- Aghlan Tappeh Location within Iran
- Coordinates: 35°50′27″N 50°42′50″E﻿ / ﻿35.84083°N 50.71389°E
- Country: Iran
- Province: Alborz
- County: Chaharbagh
- District: Ramjin
- Rural District: Aghlan Tappeh

Population (2016)
- • Total: 2,085
- Time zone: UTC+3:30 (IRST)

= Aghlan Tappeh =

Village in Alborz province, Iran

Aghlan Tappeh (اغلان تپه) (Note: Also romanized as Oghlan Tappeh and Oghlān Tappeh; also known as Owghlān Tappeh and Uqlān Tepe) is a village in, and the capital of, Aghlan Tappeh Rural District in Ramjin District of Chaharbagh County, Alborz province, Iran.

==Demographics==
===Population===
At the time of the 2006 National Census, the village's population was 1,480 in 369 households, when it was in Ramjin Rural District of Chaharbagh District (Note: Renamed the Central District of Chaharbagh County) in Savojbolagh County, Tehran province.

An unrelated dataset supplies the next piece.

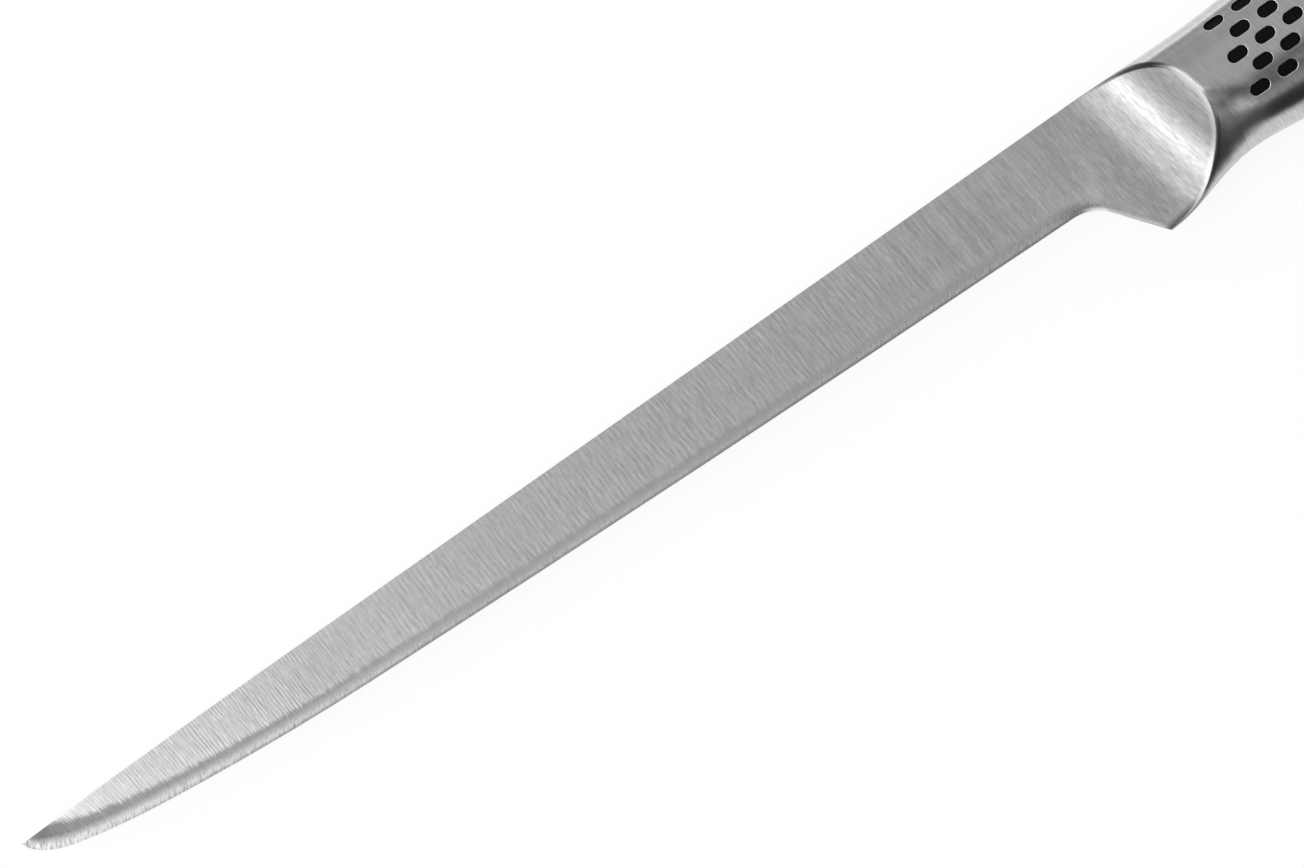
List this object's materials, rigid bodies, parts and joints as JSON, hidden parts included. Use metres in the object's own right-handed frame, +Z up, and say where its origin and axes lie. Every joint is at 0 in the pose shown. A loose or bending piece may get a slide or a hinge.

The 2016 census measured the population of the village as 2,085 in 635 households, by which time the county had been separated from the province in the establishment of Alborz province.

In 2020, the district was separated from the county in establishing Chaharbagh County and renamed the Central District. The rural district was transferred to the new Ramjin District, and Aghlan Tappeh was transferred to Aghlan Tappeh Rural District created in the district.